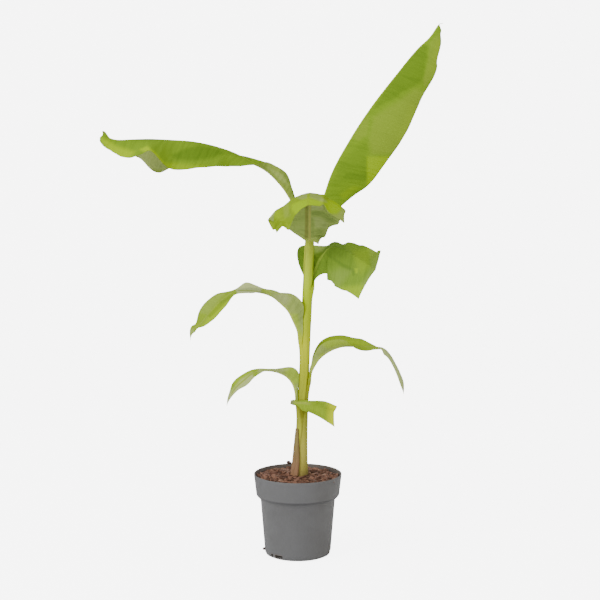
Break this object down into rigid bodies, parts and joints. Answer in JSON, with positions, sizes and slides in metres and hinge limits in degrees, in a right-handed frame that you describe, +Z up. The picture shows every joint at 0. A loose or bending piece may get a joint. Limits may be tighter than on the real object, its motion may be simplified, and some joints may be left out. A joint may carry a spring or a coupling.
{
  "type": "potted japanese banana",
  "caption": "Young Japanese banana plant with broad, bent and arching leaves on a slim green stem, standing in bark compost in a round grey nursery pot.",
  "frame": {"origin": "centre of the pot's flat underside", "axes": "+Z up along the plant's height, which is its longest extent; -Y towards the viewer of the picture, +X to the viewer's right"},
  "size_m": [0.4504, 0.146, 0.7201],
  "materials": {
    "pot_plastic": "smooth moulded grey plastic",
    "bark_compost": "damp reddish-brown bark strips and compost",
    "stem": "smooth yellow-green overlapping sheaths",
    "dry_sheath": "dry tan-brown sheath",
    "leaf": "satin green leaf with fine cross veins"
  },
  "bodies": {
    "root": {"pot": "pot_plastic", "soil": "bark_compost", "pseudostem": "stem", "old_sheath": "dry_sheath", "leaf_upper_left": "leaf", "leaf_upper_right": "leaf", "leaf_crown": "leaf", "leaf_middle_right": "leaf", "leaf_mid_left": "leaf", "leaf_lower_right": "leaf", "leaf_lower_left": "leaf", "leaf_small_cut": "leaf"}
  },
  "joints": []
}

=== EXERCISE BRIEF ===
Only the number is wanted: how many lines of the material contain the word "bodies"?

=== THE OUTPUT ===
2